— start of PROVIDED DATA —

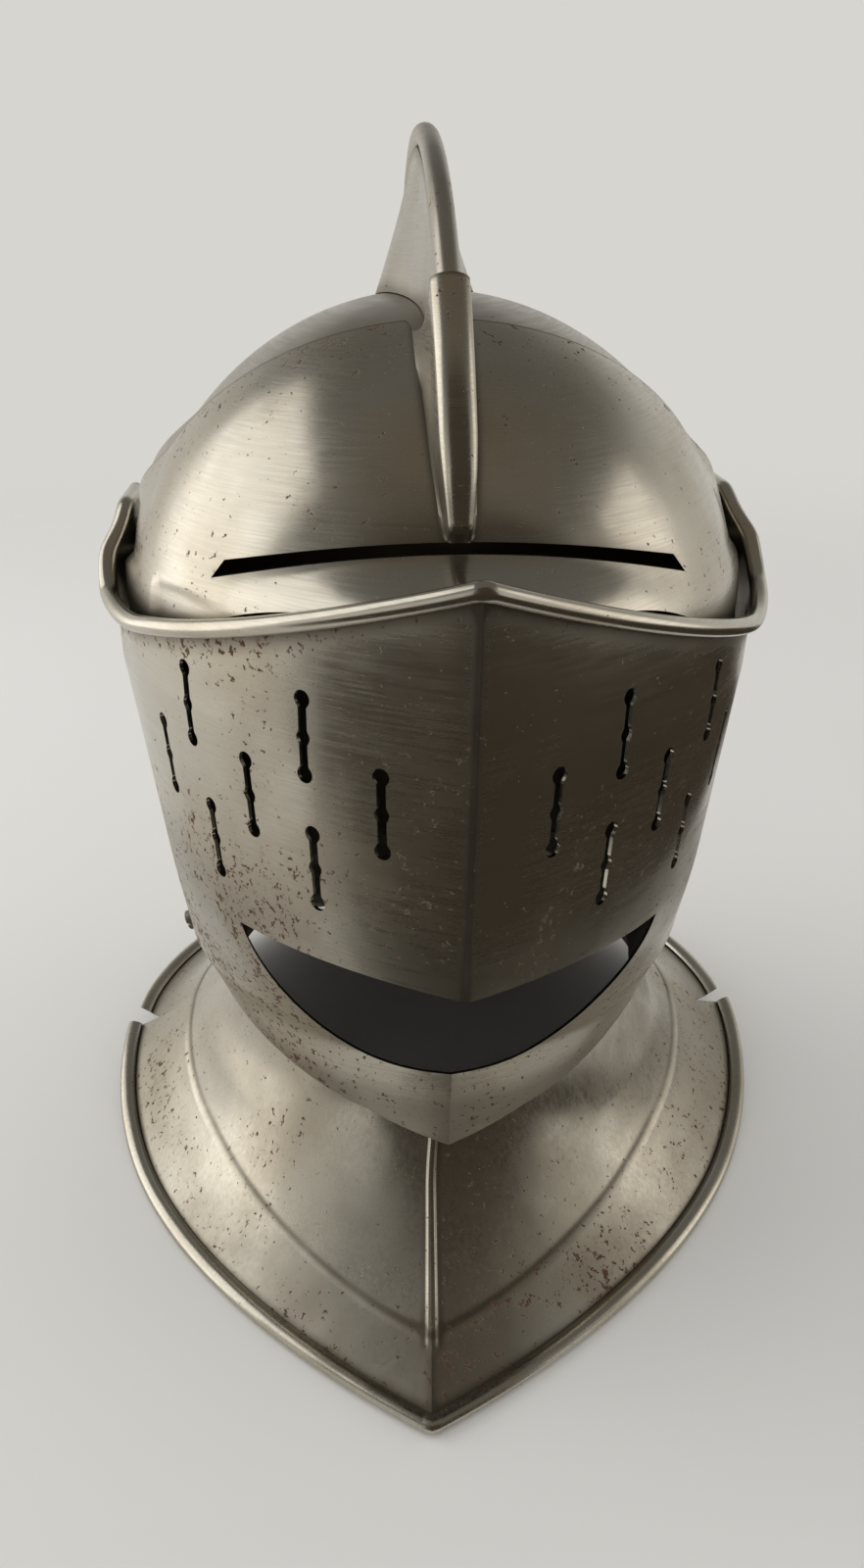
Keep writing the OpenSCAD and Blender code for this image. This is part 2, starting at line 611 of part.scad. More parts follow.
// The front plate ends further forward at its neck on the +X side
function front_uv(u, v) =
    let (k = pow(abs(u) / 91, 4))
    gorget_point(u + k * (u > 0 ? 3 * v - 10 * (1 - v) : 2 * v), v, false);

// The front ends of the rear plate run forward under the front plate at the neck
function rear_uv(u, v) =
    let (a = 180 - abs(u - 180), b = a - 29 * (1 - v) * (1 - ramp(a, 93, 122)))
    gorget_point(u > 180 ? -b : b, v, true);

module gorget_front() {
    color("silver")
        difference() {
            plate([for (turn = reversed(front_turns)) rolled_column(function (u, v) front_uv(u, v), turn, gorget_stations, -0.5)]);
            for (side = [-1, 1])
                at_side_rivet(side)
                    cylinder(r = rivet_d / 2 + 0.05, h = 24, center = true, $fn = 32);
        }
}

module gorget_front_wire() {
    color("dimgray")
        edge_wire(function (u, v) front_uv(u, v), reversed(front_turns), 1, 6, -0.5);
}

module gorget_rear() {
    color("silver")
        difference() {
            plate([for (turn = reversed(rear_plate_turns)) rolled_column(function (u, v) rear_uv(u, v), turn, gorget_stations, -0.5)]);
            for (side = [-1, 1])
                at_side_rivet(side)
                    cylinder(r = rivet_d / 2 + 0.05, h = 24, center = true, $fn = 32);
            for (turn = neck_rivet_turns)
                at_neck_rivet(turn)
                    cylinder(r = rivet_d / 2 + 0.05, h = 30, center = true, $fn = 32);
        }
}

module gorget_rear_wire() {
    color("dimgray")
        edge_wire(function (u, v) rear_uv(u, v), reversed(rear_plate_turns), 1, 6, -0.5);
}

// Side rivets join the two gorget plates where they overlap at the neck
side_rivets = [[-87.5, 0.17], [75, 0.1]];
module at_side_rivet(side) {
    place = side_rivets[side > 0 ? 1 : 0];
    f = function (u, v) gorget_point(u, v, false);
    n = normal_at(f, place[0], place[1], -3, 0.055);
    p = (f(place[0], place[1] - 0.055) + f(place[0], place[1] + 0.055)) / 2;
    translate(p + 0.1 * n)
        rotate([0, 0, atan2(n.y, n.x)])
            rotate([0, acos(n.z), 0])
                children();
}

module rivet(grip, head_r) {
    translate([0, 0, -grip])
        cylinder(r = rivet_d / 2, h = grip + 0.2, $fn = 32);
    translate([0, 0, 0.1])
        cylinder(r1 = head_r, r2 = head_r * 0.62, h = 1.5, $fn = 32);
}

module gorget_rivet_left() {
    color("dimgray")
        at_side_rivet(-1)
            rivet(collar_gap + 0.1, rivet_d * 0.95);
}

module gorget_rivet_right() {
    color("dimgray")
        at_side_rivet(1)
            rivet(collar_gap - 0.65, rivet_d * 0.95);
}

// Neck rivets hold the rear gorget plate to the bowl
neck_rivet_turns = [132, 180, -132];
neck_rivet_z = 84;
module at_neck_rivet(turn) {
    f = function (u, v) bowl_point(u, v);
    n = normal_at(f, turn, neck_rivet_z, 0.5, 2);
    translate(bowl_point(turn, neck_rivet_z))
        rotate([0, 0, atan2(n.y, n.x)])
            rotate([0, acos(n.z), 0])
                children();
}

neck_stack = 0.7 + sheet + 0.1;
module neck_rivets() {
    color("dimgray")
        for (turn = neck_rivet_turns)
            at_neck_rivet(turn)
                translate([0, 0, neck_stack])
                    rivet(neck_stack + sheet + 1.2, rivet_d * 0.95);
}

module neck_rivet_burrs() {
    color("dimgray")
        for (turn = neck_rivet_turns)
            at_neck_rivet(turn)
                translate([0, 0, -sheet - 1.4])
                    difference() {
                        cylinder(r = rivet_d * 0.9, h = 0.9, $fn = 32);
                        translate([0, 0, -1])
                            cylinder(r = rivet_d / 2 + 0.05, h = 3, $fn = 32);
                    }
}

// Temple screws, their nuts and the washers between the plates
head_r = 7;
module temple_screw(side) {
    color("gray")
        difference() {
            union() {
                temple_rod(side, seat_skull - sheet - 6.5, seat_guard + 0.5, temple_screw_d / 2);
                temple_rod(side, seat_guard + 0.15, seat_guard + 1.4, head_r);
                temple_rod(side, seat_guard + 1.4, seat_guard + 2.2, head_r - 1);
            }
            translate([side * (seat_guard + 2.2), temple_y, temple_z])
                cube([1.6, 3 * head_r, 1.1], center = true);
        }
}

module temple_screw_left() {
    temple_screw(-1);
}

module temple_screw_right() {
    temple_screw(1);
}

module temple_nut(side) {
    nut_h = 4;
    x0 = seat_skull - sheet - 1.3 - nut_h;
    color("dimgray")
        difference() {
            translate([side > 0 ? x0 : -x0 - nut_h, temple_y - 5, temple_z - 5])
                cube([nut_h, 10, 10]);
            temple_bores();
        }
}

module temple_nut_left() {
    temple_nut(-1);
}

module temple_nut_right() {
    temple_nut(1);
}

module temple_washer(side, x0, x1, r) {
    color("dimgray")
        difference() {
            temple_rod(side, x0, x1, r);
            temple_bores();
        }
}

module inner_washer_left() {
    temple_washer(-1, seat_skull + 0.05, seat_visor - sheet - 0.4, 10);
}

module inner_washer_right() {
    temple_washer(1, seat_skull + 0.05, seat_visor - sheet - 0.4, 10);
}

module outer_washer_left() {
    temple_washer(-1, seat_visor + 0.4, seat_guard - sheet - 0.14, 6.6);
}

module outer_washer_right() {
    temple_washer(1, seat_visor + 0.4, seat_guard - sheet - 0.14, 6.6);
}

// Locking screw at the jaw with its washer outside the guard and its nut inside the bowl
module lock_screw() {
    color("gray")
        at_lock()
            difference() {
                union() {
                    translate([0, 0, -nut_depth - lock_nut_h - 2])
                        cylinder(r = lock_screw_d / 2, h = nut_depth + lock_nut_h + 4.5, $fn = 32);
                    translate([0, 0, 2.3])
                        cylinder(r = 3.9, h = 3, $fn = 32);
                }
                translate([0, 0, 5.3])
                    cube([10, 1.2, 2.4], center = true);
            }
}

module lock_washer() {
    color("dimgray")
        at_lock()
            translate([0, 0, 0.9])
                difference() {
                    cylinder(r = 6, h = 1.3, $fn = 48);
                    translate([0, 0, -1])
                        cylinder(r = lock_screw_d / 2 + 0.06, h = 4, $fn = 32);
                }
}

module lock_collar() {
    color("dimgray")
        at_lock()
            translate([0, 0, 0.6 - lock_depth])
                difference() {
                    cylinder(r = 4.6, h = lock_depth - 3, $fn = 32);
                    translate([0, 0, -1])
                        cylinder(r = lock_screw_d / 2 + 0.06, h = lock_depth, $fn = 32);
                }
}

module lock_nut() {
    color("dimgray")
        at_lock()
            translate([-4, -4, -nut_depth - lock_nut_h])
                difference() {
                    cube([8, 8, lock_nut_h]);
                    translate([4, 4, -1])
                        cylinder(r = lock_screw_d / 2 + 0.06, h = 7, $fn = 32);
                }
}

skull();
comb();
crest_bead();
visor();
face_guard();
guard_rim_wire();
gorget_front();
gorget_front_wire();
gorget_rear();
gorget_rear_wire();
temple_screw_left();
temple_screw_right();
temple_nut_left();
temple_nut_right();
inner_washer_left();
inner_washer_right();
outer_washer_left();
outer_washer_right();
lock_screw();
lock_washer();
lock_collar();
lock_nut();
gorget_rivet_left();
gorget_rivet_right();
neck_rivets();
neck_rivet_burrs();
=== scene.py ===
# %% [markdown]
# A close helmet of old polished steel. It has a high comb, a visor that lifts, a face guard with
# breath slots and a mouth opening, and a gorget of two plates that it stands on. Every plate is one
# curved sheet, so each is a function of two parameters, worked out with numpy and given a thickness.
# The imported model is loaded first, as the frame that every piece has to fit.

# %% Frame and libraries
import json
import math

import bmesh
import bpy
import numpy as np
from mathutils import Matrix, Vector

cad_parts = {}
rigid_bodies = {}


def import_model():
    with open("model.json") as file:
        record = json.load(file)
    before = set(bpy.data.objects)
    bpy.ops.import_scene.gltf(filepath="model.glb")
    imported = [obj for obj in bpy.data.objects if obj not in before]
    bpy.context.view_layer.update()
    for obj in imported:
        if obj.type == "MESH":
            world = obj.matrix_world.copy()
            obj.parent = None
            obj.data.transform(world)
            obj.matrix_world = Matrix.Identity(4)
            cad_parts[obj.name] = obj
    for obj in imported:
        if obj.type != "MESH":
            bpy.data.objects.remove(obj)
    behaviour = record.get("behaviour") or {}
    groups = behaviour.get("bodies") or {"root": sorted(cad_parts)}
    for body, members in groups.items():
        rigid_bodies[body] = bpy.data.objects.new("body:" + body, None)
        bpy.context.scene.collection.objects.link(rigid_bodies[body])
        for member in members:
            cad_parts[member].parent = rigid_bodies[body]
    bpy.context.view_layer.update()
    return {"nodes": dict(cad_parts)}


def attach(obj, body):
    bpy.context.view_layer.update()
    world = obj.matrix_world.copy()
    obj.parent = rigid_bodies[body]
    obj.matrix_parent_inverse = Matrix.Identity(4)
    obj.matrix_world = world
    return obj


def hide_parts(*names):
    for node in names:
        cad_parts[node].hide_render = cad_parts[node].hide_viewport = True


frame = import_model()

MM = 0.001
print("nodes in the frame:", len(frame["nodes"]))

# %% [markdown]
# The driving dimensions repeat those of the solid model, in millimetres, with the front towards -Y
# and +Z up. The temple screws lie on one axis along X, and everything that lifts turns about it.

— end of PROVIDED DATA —

GIVEN TASK »
Extract, word for word, the line containing "temple_screw_left();", the line containing "imported = [obj", and every line between them.

COMPLETE RESPONSE »
temple_screw_left();
temple_screw_right();
temple_nut_left();
temple_nut_right();
inner_washer_left();
inner_washer_right();
outer_washer_left();
outer_washer_right();
lock_screw();
lock_washer();
lock_collar();
lock_nut();
gorget_rivet_left();
gorget_rivet_right();
neck_rivets();
neck_rivet_burrs();
=== scene.py ===
# %% [markdown]
# A close helmet of old polished steel. It has a high comb, a visor that lifts, a face guard with
# breath slots and a mouth opening, and a gorget of two plates that it stands on. Every plate is one
# curved sheet, so each is a function of two parameters, worked out with numpy and given a thickness.
# The imported model is loaded first, as the frame that every piece has to fit.

# %% Frame and libraries
import json
import math

import bmesh
import bpy
import numpy as np
from mathutils import Matrix, Vector

cad_parts = {}
rigid_bodies = {}


def import_model():
    with open("model.json") as file:
        record = json.load(file)
    before = set(bpy.data.objects)
    bpy.ops.import_scene.gltf(filepath="model.glb")
    imported = [obj for obj in bpy.data.objects if obj not in before]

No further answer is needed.